[accessibleimage] tactile books

Hi,
Great article about a volunteer group making tactile books.
Best,
Lisa

http://www.clevelandjewishnews.com/articles/2006/07/14/news/local/clesight0714.txt

These volunteers are EYE-deal

In 1983, the Sisterhood of Anshe Chesed Fairmount Temple began a volunteer relationship with The Cleveland Sight Center that continues to this day.

Fourteen women began assembling “touch-and-learn” books for children who are blind or visually impaired. Created with tactile materials and Braille, these books are used by parents and teachers to stimulate early learning skills.

Over the past 23 years, the women have made over 1,000 books that have helped many young people learn to read. In honor of their dedication and generosity, the Sisterhood was honored with the EYE-deal Volunteer of the Year Award at the Sight Center’s annual meeting this spring.

The award was presented to Ann Berk, Barbara Harris, Rose Kornicks and Hanna Wolff, the four original women who continue to work on the project today.

Harris, 84, remembers when she first joined the volunteer project. An art major in college, Harris drew the designs for the 12-page book that features simple images created as collages of tactile materials. She wrote rhyming text and added the name of the image or concept in Braille.

For example, a page may have the shape of a hat made of wool embellished with silk flowers backed with Velcro. The text describes trimming a hat and the word “trim” is spelled out in Braille at the bottom of the page. The text invites the reader to arrange the flowers herself to trim the hat. The pages are made of card stock and put in three-ring binders.

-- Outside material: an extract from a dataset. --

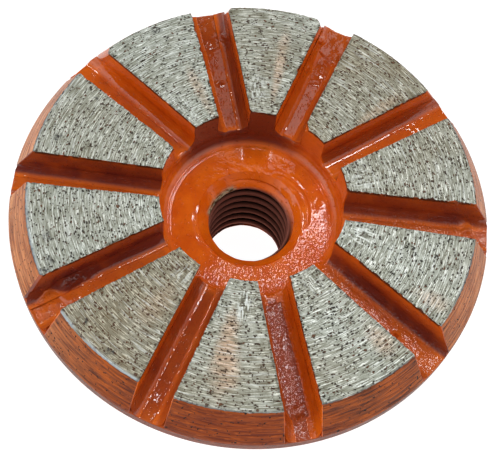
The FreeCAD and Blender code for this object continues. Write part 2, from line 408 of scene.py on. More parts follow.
def ground_matrix():
    """Sintered metal ground flat: scratches round the wheel, dark grit pits, scrapes, and painted warm
    reflections and glints.
    """
    n = new_material("ground_diamond_matrix")
    x, y, _ = n.split(n.place)
    radius, angle = n.around(x, y)
    along = n.times(angle, MATRIX_R)
    thin = n.streaks(along, 0.55, radius, 5.5, 0.0, 2.0, 0.6, 0.35)
    broad = n.streaks(along, 0.20, radius, 3.0, 7.0, 2.0, 0.6)
    cross = n.streaks(along, 1.8, radius, 0.45, 3.0, 1.0, 0.5, 0.8)
    grain = n.noise(4.0, 2.0, roughness=0.7)
    warm, scraped = n.attribute("warm"), n.attribute("scraped")
    warmth = n.times(warm, 0.8)
    # Painted reflection: bronze patches where the metal would mirror a warm light.
    bronze = n.times(n.attribute("bronze"), n.ramp(broad, 0.3, 0.6, 1.0, 0.35))
    shine = n.layers((0.93, 0.98, 0.92), (warmth, (0.62, 0.55, 0.37)), (bronze, (0.80, 0.56, 0.40)))
    furrow = n.mix(warm, (0.115, 0.108, 0.07), (0.17, 0.10, 0.035))
    rust = n.ramp(n.noise(0.8, 2.0, n.scaled(n.place, (1.0, 1.0, 0.0))), 0.50, 0.62)
    rust = n.math("MAXIMUM", rust, n.times(warm, 0.6))
    pit_colour = n.mix(n.times(rust, 0.8), (0.026, 0.022, 0.014), (0.17, 0.055, 0.014))
    smudge = n.times(n.attribute("stain"), n.ramp(n.noise(2.0, 3.0), 0.40, 0.58, 1.0, 0.15))
    colour = n.layers(
        (0.335, 0.355, 0.285),
        (n.ramp(n.noise(0.22, 3.0), 0.36, 0.64), (0.475, 0.51, 0.44)),
        (warmth, (0.24, 0.20, 0.12)),
        (bronze, (0.62, 0.40, 0.255)),
        (n.ramp(thin, 0.53, 0.63, 0.85), shine),
        (n.ramp(thin, 0.45, 0.35, 0.8), furrow),
        (n.ramp(broad, 0.57, 0.66, 0.55), (0.80, 0.84, 0.80)),
        (n.ramp(broad, 0.42, 0.34, 0.5), (0.20, 0.19, 0.13)),
        (n.ramp(grain, 0.58, 0.66, 0.55), (0.14, 0.125, 0.075)),
        (n.ramp(n.attribute("pit"), 0.25, 0.5, 0.97), pit_colour),
        # Scrapes across the grinding marks: painted glints in the bright streaks, real dark scratches.
        (n.times(n.ramp(cross, 0.53, 0.57), scraped), (0.90, 0.95, 0.90)),
        (n.times(n.ramp(cross, 0.45, 0.41), scraped), (0.13, 0.125, 0.09)),
        (n.attribute("lip"), (0.60, 0.70, 0.74)),
        # A dark line at the face's edge: partly the paint's ground edge, partly painted shadow of the ragged
        # edge.
        (n.times(n.attribute("edge"), 0.6), (0.05, 0.04, 0.02)),
        (smudge, (0.045, 0.045, 0.042)),
        (n.attribute("oxide"), (0.045, 0.036, 0.055)),
    )
    return n.finish(
        base_color=colour,
        metallic=0.3,
        roughness=n.ramp(thin, 0.35, 0.65, 0.33, 0.55),
        normal=n.bump(n.math("ADD", n.times(thin, 0.9), n.times(grain, 0.3)), 0.06),
    )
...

“We purchase felt, velvet, foil, corrugated paper, terrycloth, fake fur, and add zippers, buttons, beads, pennies and silk flowers,” says Harris. Her husband was in the fabric business and helped them get materials.

The women assemble the books every Tuesday at the temple, and in the summer, at Harris’s house. Whenever they complete about 15 books, Harris delivers them to the Sight Center, where preschool teacher Sharon Bowen eagerly awaits them.

“These are lovely books, and they get used to death,” says Bowen, whose 10-member class includes seven visually impaired preschoolers and three typical youngsters. “When the books get too bad, I toss them and welcome the new supply.”

Bowen says the books are wonderful tools for teaching letters and numbers, as well as simple concepts. “Because they are handmade, they are all slightly different, so even when a child has seen one, he is still intrigued by another.”

Bowen recalls a cute experience she had when reading a “touch-and-learn” book to 3-year-old Maya Bell. The two were examining a page that explained “P is for penny.” It had several bright copper pennies glued above a felt piggy bank, and Maya tried very hard to remove the coins. When Bowen explained that they belonged in the book, the little girl countered with, “No, they belong in my pocket.”

This year, Bowen gave some of the extra books as holiday gifts to encourage parents to read with their kids and to show them how they might create similar educational items. Although more commercial tactile books are available now, they are costly.

From a cadre of 14-16 Sisterhood volunteers, the “touch-and-learn” bookmakers have dwindled to four. With so many women working these days, Harris says, it has been hard to recruit younger members to take up this worthwhile project.